Anne Frank’s diary, published after her death, has touched and inspired millions. These entries are not merely the “unbosomings of a thirteen year old school girl”. They are lessons in character building; instructions for how not to behave toward others and, funnily enough, how young girls should proceed in matters of romance. Being in hiding for two years from Hitler and his loathsome “final solution” for the Jews of Europe perhaps made Anne wise beyond her years. Though the world has learned much from her recorded thoughts and feelings, it is hard not to imagine what the world might have learned from Anne herself, had this young girl survived the war.

Tuesday, May 10, 2011

#84 The Dive From Clausen's Pier by Ann Packer

Should she stay or should she go, now?
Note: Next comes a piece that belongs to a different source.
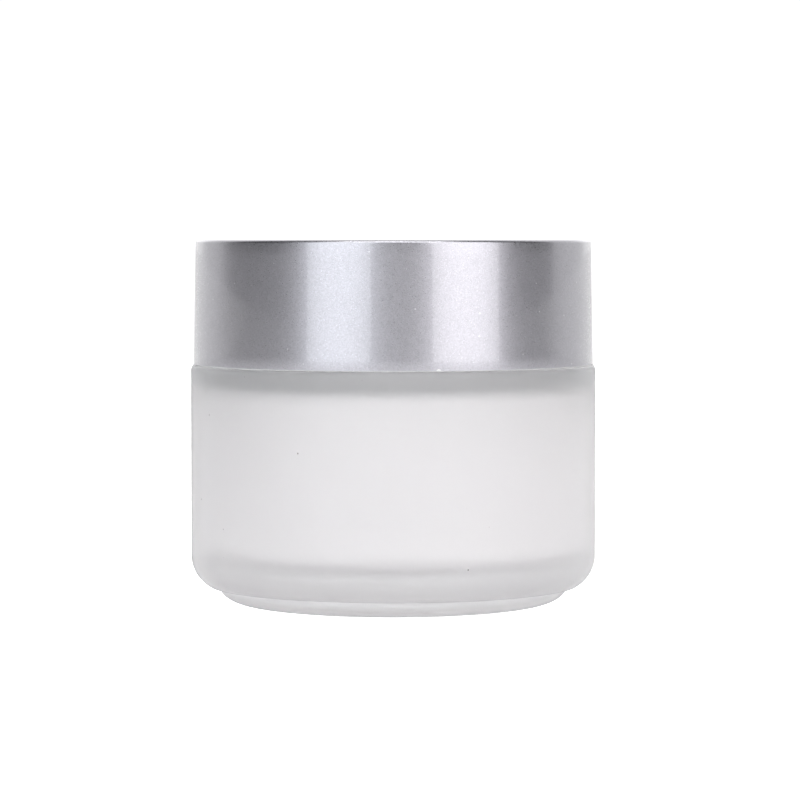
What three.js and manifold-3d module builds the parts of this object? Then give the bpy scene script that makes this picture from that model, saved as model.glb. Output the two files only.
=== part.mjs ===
// Frosted glass cream jar with a screw cap, in millimetres, +Z up, origin at the centre of the resting plane.
//
// The thick glass jar stands on a foot ring and has a threaded neck. A thin plastic sealing disc plugs its
// mouth, and a tab on a living hinge pulls the disc out. The cap is a silver shell over a white threaded
// insert, with a loose foam liner in the insert's roof. The glass has a thin white lining inside, which is
// a finish and has no solid of its own. Everything is drawn closed.
import * as THREE from "three";
import { mergeVertices } from "three/addons/utils/BufferGeometryUtils.js";
import Module from "manifold-3d";

const wasm = await Module();
wasm.setup();

// ---- Driving dimensions ----

// Glass jar
const bodyRadius = 35;
const bodyHeight = 41.35; // resting plane to the shoulder
const bodyWall = 5;
const floorThickness = 7.2; // resting plane to the floor inside
const floorCorner = 6.5;
const shoulderWidth = 6.4; // ledge from the neck out to the side of the body
const shoulderThickness = 3.4;
const shoulderCorner = 0.6; // radial length of the shoulder's rounded edge
const shoulderDrop = 1.2; // height of that edge
const cavityCorner = 1.6; // inside, where the side wall turns in under the shoulder
const throatCorner = 1.6; // inside, where the shoulder turns up into the mouth
const heelRadius = 6.1;
const heelSweep = 60; // degrees of arc before the heel meets the foot
const footRadius = 30.2;
const footHeight = 3.1;
const footCorner = 5.6; // radial length of the foot's rounded edge
const bearingWidth = 2.6; // flat ring that the jar stands on
const puntDepth = 1.1; // hollow under the base
const neckWall = 4;
const rimCorner = 0.9;
const neckFillet = 0.7;
const beadHeight = 2; // middle of the transfer bead above the shoulder
const beadWidth = 1.7;
const beadDepth = 0.55;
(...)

Carrie Bell, a young woman living in Madison, Wisconsin decides to go. It’s no small decision: her boyfriend of eight years (also her fiancĂ©) has just had a diving accident that has left him a quadriplegic. Long before the accident, Carrie knew she no longer loved Mike. Tired of the banality of her small town life, Carrie flees to New York hoping to “find herself”. What she finds is a lover, Kilroy, an older man with a mysterious past. It's said, “Home is where the heart is.” Carrie must decide where her heart is to answer a new question: stay, or go back?

Saturday, May 7, 2011

#83 The Adventures of Huckleberry Finn by Mark Twain

This here book is ‘bout a white boy (Huck) and a runaway slave (Jim) gettin’ into a right smart o’ trouble raftin’ down the Mississippi. Oncst, Huck gets caught up in a Hatfield ‘n McCoy type feud, and he and Jim fall in with the “King” and the “Duke,” the two beatenest rapscallions a body ever come across. Betwixt all this whoopjamboreehoo, Huck and Jim has some bully times livin’ on the Old Muddy. Huck reckons only a low-down person such as himself would help a slave run away, but if every person was as “low-down” as Huck , wouldn’t be no need for Jim to run nowhere a’ tall.

Wednesday, May 4, 2011

#82 Slaughterhouse-Five by Kurt Vonnegut

On February 13, 1945 British and American Air Forces bombed the city of Dresden into ruin. This historical event plays a central role in the unhinging of Billy Pilgrim’s mind in this semi-autobiographical novel. Vonnegut, like Billy, was a soldier during WWII. And also like Billy, Vonnegut witnessed the firebombing of Dresden. But unlike Billy, Vonnegut never traveled through time, nor did aliens from the planet Tralfamadore ever kidnap him. Least ways, if these last did occur, Vonnegut never told anyone, unlike Billy who tells of these experiences, much to his daughter’s outrage, on late night radio. War. What is it good for? Throughout this book, Vonnegut vehemently shouts, “Absolutely nothing!”

Sunday, May 1, 2011

#81 Light in August by William Faulkner

Imagine living in 1930s Mississippi, not knowing if you were black or white. This is the riddle facing Joe Christmas, an orphan raised by whites, but consumed by the possibility that he is black. He himself is a riddle, containing both the desire for love, and a simmering, violent malevolence. Christmas’s tragic story intersects with others’: Lena Grove, a saint-like woman searching the South for the father of her unborn child, Byron Bunch, the sawmill worker who falls in love with her, and Reverend Hightower, a preacher obsessed with the Civil War.

Faulkner’s frequent use of the “n” word, while undoubtedly realistic to the time and place, feels hateful and oppressive.